**EXERCISE BRIEF**:
Restate the opening lines of the material below word for word, stopping after the line that contains "return [(middle[0] +".

>> start SOURCE DATA

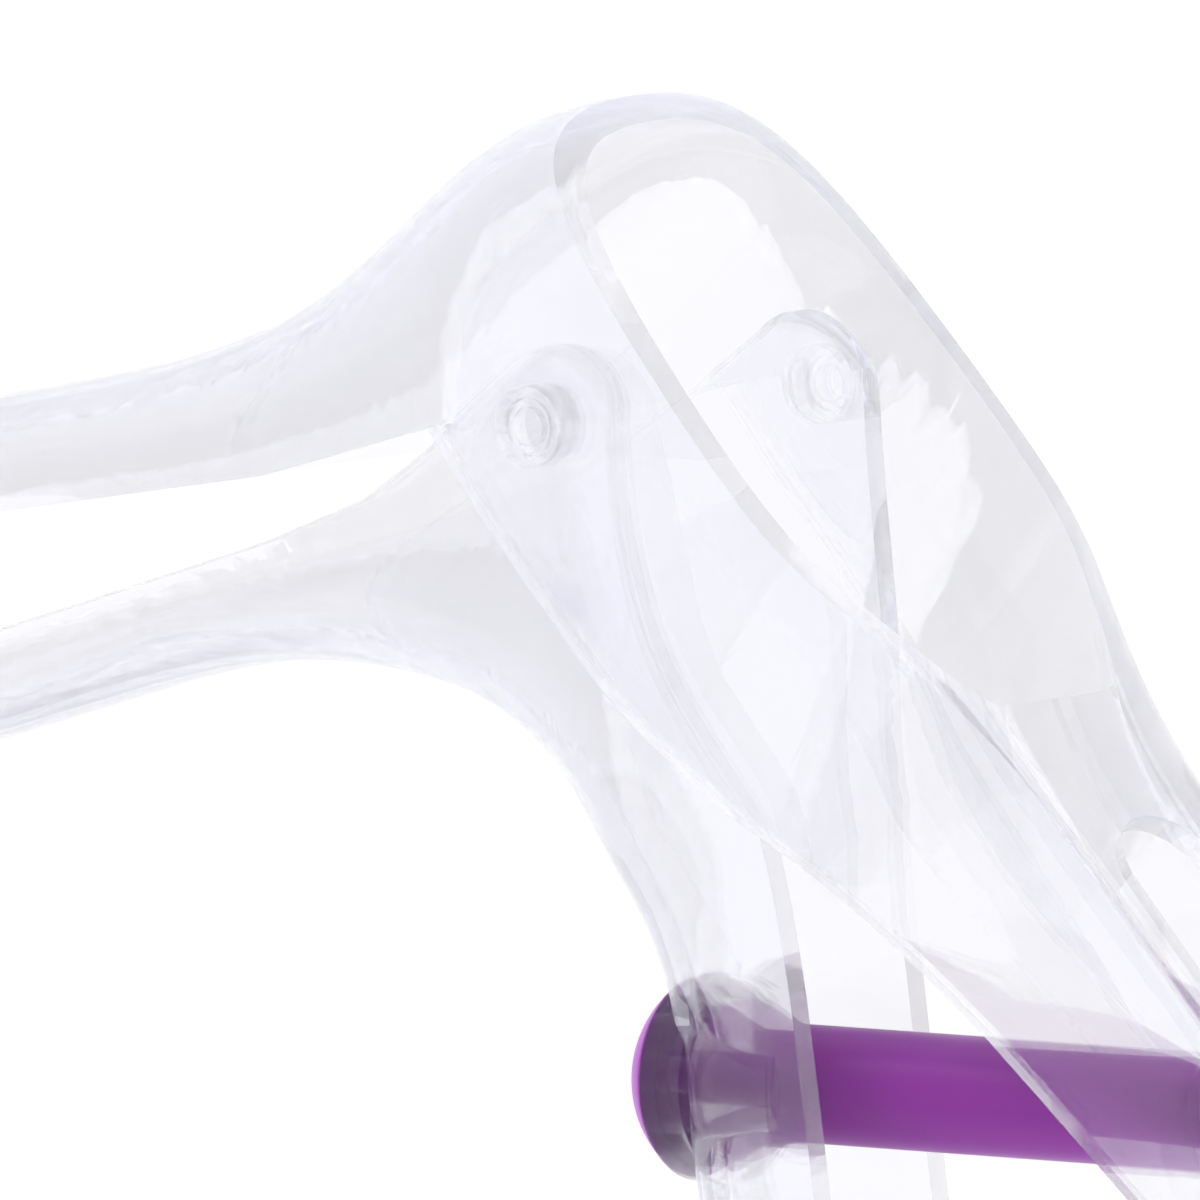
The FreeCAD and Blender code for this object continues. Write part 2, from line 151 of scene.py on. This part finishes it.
def dress(node, material):
    """Give a CAD node its material."""
    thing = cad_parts[node]
    thing.data.materials.clear()
    thing.data.materials.append(material)


# Shapes

def arc(middle, radius, start, end, steps):
    """Points of an arc in a turned piece's half profile, from one angle to another in degrees."""
    angles = [math.radians(start + (end - start) * step / steps) for step in range(steps + 1)]
    return [(middle[0] + radius * math.cos(a), middle[1] + radius * math.sin(a)) for a in angles]


def rounded(corner, before, after, radius, steps=4):
    """A corner of a half profile as a short curve, drawn from its two neighbours."""
    corner, before, after = Vector(corner), Vector(before), Vector(after)
    a = corner + (before - corner).normalized() * radius
    b = corner + (after - corner).normalized() * radius
    shares = [step / steps for step in range(steps + 1)]
    return [tuple(a * (1 - t) ** 2 + corner * 2 * t * (1 - t) + b * t ** 2) for t in shares]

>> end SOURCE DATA

**OUTPUT**:
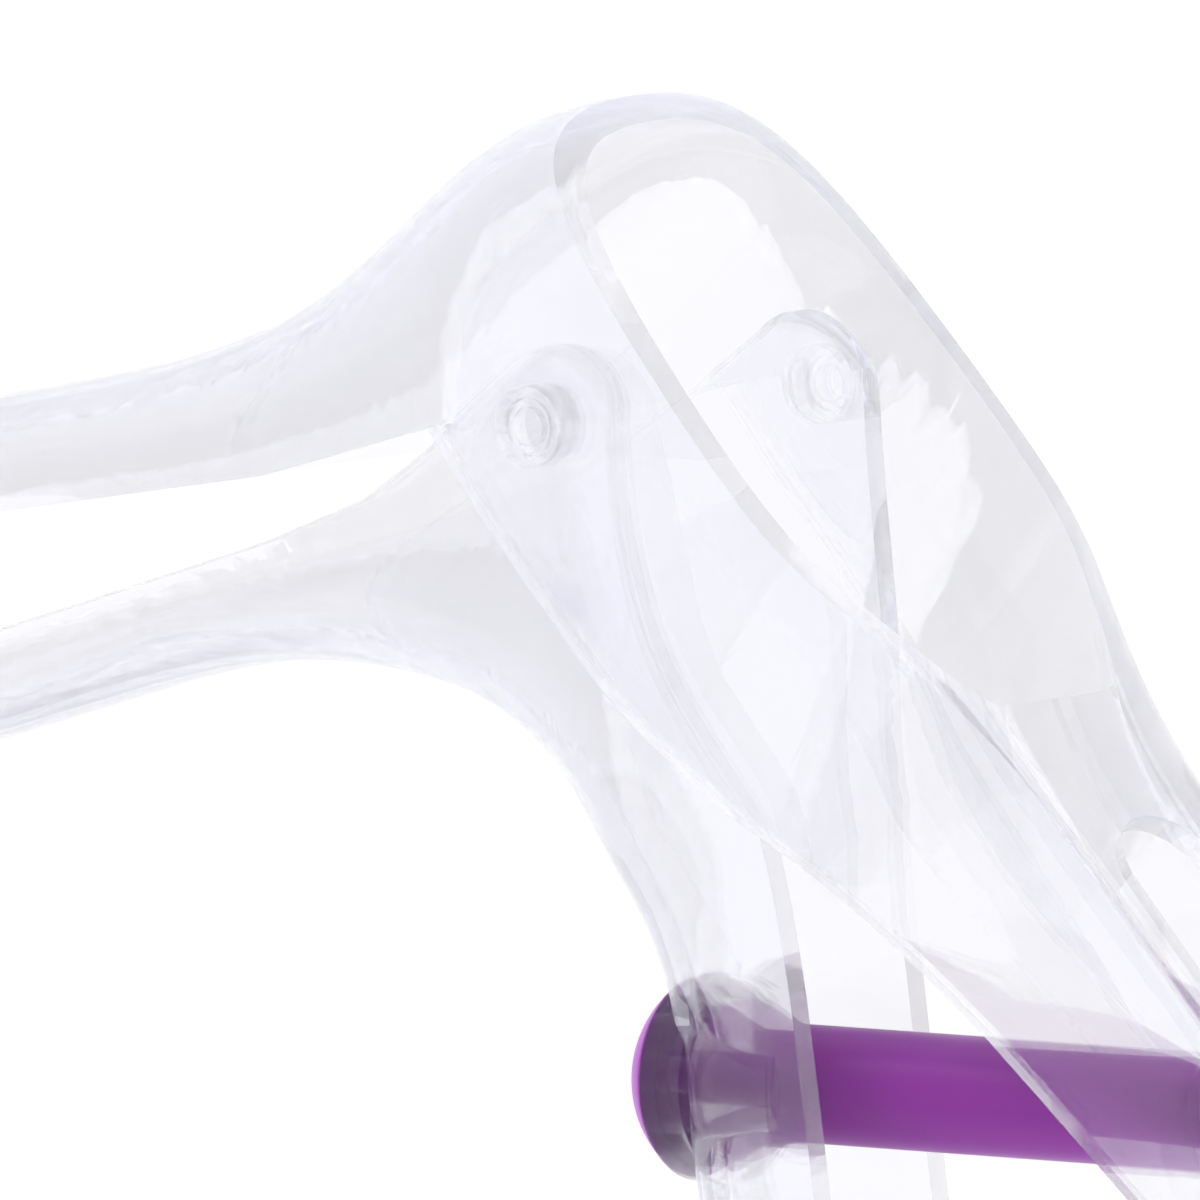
The FreeCAD and Blender code for this object continues. Write part 2, from line 151 of scene.py on. This part finishes it.
def dress(node, material):
    """Give a CAD node its material."""
    thing = cad_parts[node]
    thing.data.materials.clear()
    thing.data.materials.append(material)


# Shapes

def arc(middle, radius, start, end, steps):
    """Points of an arc in a turned piece's half profile, from one angle to another in degrees."""
    angles = [math.radians(start + (end - start) * step / steps) for step in range(steps + 1)]
    return [(middle[0] + radius * math.cos(a), middle[1] + radius * math.sin(a)) for a in angles]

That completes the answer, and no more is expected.